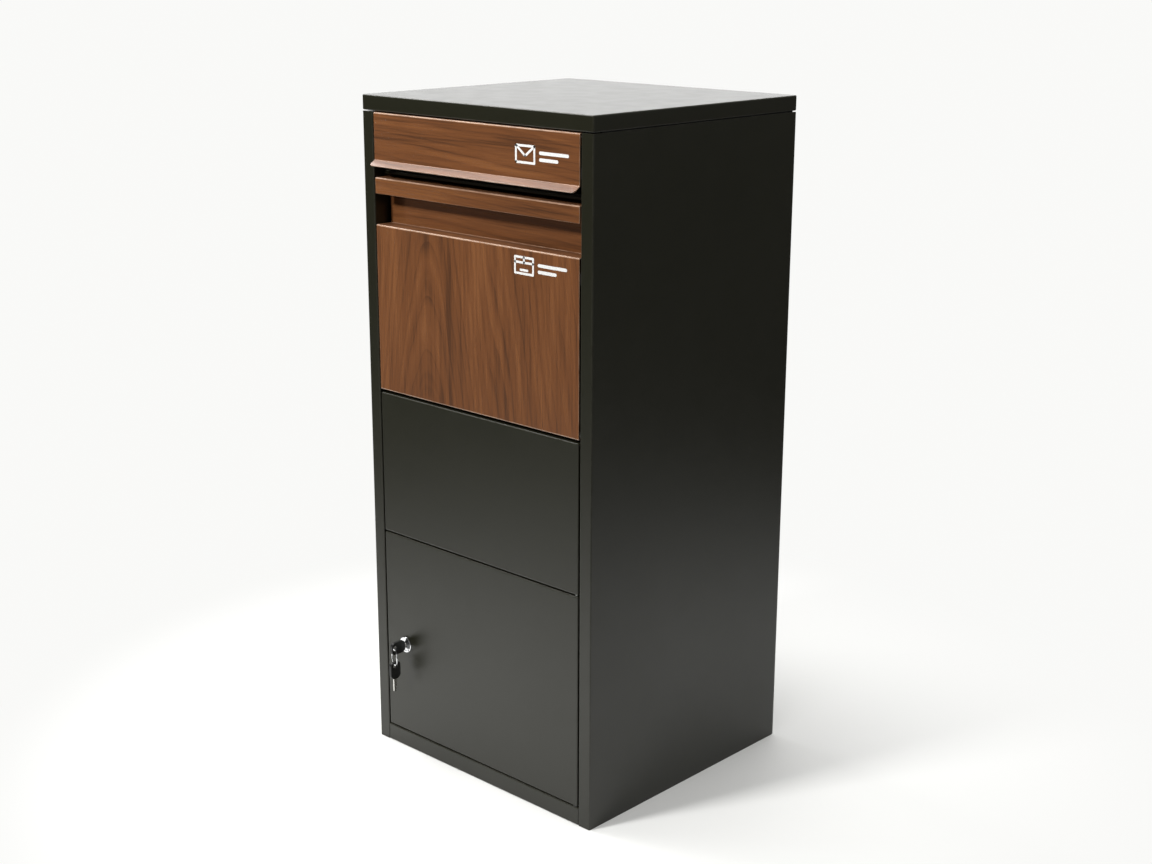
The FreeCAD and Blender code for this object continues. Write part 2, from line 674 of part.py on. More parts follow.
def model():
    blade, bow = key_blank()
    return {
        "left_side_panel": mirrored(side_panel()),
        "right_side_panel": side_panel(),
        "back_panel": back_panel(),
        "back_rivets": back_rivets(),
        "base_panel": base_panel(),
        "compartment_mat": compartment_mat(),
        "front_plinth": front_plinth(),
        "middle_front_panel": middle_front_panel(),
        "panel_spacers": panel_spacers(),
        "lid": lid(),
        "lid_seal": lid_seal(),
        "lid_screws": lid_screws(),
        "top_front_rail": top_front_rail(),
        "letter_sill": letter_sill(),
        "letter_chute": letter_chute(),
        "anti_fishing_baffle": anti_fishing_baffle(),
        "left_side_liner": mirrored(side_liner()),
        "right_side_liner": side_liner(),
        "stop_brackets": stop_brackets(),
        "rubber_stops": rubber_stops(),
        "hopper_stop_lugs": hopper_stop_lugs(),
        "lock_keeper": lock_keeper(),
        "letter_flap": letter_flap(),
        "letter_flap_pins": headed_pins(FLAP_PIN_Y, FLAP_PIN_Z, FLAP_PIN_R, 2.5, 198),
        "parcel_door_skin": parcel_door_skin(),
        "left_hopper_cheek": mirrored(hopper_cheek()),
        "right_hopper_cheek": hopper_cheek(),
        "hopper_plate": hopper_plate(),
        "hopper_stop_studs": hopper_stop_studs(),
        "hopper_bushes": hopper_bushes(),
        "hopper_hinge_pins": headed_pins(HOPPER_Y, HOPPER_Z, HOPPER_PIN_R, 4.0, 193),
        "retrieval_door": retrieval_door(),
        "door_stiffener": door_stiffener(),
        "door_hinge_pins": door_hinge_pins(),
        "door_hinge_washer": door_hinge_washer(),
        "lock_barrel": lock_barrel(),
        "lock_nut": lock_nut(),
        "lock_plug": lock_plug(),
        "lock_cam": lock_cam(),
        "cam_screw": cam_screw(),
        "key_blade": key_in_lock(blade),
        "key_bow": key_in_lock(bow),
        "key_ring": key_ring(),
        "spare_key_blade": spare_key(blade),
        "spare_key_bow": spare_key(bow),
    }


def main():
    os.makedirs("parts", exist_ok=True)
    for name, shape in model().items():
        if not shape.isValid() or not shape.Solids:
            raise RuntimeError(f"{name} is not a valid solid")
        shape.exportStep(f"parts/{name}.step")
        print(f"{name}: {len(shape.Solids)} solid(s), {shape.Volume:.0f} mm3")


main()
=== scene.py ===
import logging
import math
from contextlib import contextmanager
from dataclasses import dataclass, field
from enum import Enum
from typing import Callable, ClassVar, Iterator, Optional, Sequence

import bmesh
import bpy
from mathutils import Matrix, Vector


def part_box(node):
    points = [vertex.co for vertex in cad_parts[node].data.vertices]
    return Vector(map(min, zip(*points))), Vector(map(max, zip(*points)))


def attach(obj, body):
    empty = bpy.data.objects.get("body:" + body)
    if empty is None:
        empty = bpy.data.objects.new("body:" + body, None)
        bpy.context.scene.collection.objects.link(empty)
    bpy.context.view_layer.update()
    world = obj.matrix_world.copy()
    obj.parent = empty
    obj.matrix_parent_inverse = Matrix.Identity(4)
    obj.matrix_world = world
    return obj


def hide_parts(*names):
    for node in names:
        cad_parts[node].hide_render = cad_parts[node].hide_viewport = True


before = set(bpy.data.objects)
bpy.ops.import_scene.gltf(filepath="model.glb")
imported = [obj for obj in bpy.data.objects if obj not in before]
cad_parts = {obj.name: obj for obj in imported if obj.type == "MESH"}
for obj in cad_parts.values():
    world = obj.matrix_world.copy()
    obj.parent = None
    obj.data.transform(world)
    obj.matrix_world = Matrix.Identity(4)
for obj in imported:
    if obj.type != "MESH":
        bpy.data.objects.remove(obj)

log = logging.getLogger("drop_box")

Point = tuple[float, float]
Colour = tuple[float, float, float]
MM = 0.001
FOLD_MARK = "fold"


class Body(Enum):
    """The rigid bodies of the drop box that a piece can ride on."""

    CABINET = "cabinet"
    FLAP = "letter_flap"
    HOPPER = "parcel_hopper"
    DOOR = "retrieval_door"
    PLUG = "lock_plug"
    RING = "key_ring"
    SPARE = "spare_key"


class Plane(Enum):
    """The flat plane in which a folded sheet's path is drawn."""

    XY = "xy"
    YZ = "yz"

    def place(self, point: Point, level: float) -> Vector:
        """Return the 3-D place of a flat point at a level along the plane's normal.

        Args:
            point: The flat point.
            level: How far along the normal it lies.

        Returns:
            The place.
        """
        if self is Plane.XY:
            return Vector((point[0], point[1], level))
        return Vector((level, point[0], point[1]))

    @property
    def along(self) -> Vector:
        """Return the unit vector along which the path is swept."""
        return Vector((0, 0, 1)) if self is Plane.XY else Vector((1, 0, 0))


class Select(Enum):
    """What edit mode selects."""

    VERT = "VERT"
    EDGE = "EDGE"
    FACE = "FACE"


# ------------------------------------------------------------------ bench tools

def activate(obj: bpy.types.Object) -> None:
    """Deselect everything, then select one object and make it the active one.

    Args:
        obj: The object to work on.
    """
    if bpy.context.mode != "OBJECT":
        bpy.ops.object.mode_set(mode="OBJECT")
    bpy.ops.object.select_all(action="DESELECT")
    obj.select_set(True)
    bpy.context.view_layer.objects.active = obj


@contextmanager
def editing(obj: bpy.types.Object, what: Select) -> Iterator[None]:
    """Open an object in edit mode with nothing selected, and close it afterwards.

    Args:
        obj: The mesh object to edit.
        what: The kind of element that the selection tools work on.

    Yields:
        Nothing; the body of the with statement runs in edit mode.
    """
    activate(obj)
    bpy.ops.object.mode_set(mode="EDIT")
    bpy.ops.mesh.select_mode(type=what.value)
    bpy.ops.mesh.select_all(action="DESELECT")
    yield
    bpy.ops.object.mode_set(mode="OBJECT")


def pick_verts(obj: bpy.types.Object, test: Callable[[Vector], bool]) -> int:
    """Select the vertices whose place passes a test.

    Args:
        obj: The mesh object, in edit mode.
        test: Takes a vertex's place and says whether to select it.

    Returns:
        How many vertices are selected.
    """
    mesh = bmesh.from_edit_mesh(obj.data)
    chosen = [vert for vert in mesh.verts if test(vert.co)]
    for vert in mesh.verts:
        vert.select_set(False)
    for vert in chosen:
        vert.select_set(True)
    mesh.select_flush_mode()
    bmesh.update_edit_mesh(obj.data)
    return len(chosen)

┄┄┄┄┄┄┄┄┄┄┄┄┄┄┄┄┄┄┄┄

TASK REQUIREMENTS – Repeat word for word the stretch of lines from the one with "for name, shape" down to the one with "obj.data.transform(world)", both included.

TASK SOLUTION –
    for name, shape in model().items():
        if not shape.isValid() or not shape.Solids:
            raise RuntimeError(f"{name} is not a valid solid")
        shape.exportStep(f"parts/{name}.step")
        print(f"{name}: {len(shape.Solids)} solid(s), {shape.Volume:.0f} mm3")


main()
=== scene.py ===
import logging
import math
from contextlib import contextmanager
from dataclasses import dataclass, field
from enum import Enum
from typing import Callable, ClassVar, Iterator, Optional, Sequence

import bmesh
import bpy
from mathutils import Matrix, Vector


def part_box(node):
    points = [vertex.co for vertex in cad_parts[node].data.vertices]
    return Vector(map(min, zip(*points))), Vector(map(max, zip(*points)))


def attach(obj, body):
    empty = bpy.data.objects.get("body:" + body)
    if empty is None:
        empty = bpy.data.objects.new("body:" + body, None)
        bpy.context.scene.collection.objects.link(empty)
    bpy.context.view_layer.update()
    world = obj.matrix_world.copy()
    obj.parent = empty
    obj.matrix_parent_inverse = Matrix.Identity(4)
    obj.matrix_world = world
    return obj


def hide_parts(*names):
    for node in names:
        cad_parts[node].hide_render = cad_parts[node].hide_viewport = True


before = set(bpy.data.objects)
bpy.ops.import_scene.gltf(filepath="model.glb")
imported = [obj for obj in bpy.data.objects if obj not in before]
cad_parts = {obj.name: obj for obj in imported if obj.type == "MESH"}
for obj in cad_parts.values():
    world = obj.matrix_world.copy()
    obj.parent = None
    obj.data.transform(world)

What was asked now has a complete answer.